Ambedue rinunciano per così dire al mondo, evitano Parigi, sfuggono i centri di potere, la politica e la società con una sorta di loro filosofia: lo stoicismo del Seicento per Poussin, e per Cézanne basti ricordare una sua frase autografa da Alfred de Vigny: “Seigneur, vous m’avez fait puissant et solitaire - Laissez- moi m’endormir du somneil de la terre”. Ciò per concludere che una visione etica del lavoro artistico e della vita li avvicina più a Pascal che all’estetica dell’arte per l’arte.

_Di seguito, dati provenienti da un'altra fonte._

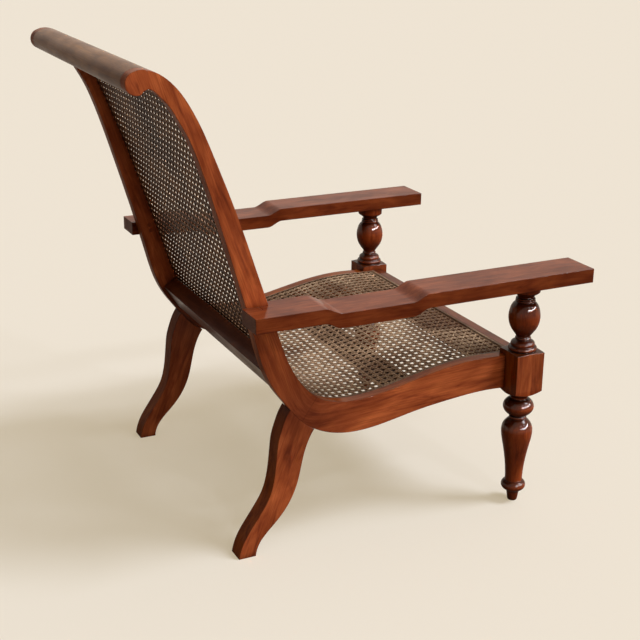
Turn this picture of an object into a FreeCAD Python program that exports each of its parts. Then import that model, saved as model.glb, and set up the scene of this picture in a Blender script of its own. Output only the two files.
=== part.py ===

In una lettera del 17 gennaio 1649, Poussin da Roma scriveva a Chantelou: “Arrivano qui strane novità dall’Inghilterra, da Napoli, dalla Polonia. Dio voglia preservare la nostra Francia da ciò che la minaccia…E’ un gran piacere vivere in un secolo in cui accadono tanto importanti avvenimenti purché si possa mettersi al coperto in qualche piccolo angolo per poter vedere la commedia a proprio agio”. Era l’epoca di Mazzarino, del formarsi del regno di Luigi XIV. Ma subito voglio ricordare che la Germania di Bismarck vinceva la Francia di Napoleone III e a Parigi si scatenava la Comune e la repressione di Thiers, mentre Cézanne lavorava in Provenza. Il pittore scriverà a Vollard: “Durante la guerra ho molto lavorato sul motivo all’Estaque. Dividevo il mio tempo tra il paesaggio e l’atelier.” (Vollard 1914)

A che cosa serviva “lavorare sul motivo”, a Cézanne? Era il suo modo ostinato e chiaroveggente di arrivare a sottrarre la natura a se stessa dandole una forma, in una specie di ascesi spirituale. E’ di lì che scriverà ad Emil Bernard: “…Trattare la natura con il cilindro, la sfera, il cono, il tutto situato in prospettiva, in modo che ogni lato di un oggetto, di un piano si diriga verso un punto centrale. Le linee parallele all’orizzonte danno l’estensione di una sezione della natura, o se preferite dello spettacolo che il Pater Onnipotens eterne deus spalanca davanti ai nostri occhi. Le linee perpendicolari a questo orizzonte danno la profondità…” e conclude che ai gialli e ai rossi che fanno la luce si deve aggiungere una dose sufficiente di azzurrati per fare sentire l’aria.
Era fatale che le sensazioni coloranti prodotte dalla luce e dall’aria finissero in astrazioni, e non gli consentissero di continuare la pittura degli oggetti nei punti più delicati (è una sua espressione), e così lascerà sempre più spesso il quadro o l’acquarello incompleto, identificando talvolta la forza della luce con il bianco della tela o della carta. Il dipinto teso sempre verso una specie di architettura somiglia sempre più ad un’apparizione, si direbbe lo sguardo di un mistico più che di un pittore.
Il sogno di Cézanne di solidificare l’impressionismo dopo il 1880 raggiunge risultati affascinanti, per così dire spiritualizzando la materia con stesure leggere, perfino trasparenti. Sparisce infatti la materia densa e sofferente di Monet, i quadri diventano sinfonie di boschi, di rocce, di acque, di montagne, di ritratti, di nature morte, senza neppure una crepa, veri monumenti alle sensazioni dell’artista e specchi per solidificare mimeticamente anche la natura che osserviamo dalle nostre finestre. La vedremo così strutturata arrivare alla retina come ritmo del modellato.
Talvolta, pur ricordando la monumentalità dell’assunto, l’immagine addirittura sparisce, soprattutto, ma non solo, negli acquarelli, evidenziando le tache regolari, un’orma lirica dell’amore per oggetti e natura, ormai divenuti appunto solo ritmi plastici.
E con i lavoro di questo tipo Cézanne sembra prenderci per mano, condurci nel farsi di una pittura che affonda la realtà, di cui pure è innamorata, in astrazioni emblematiche, in semplificazioni ad un tempo brutali e visionarie. Emblemi appunto di cui non ci libereremo più.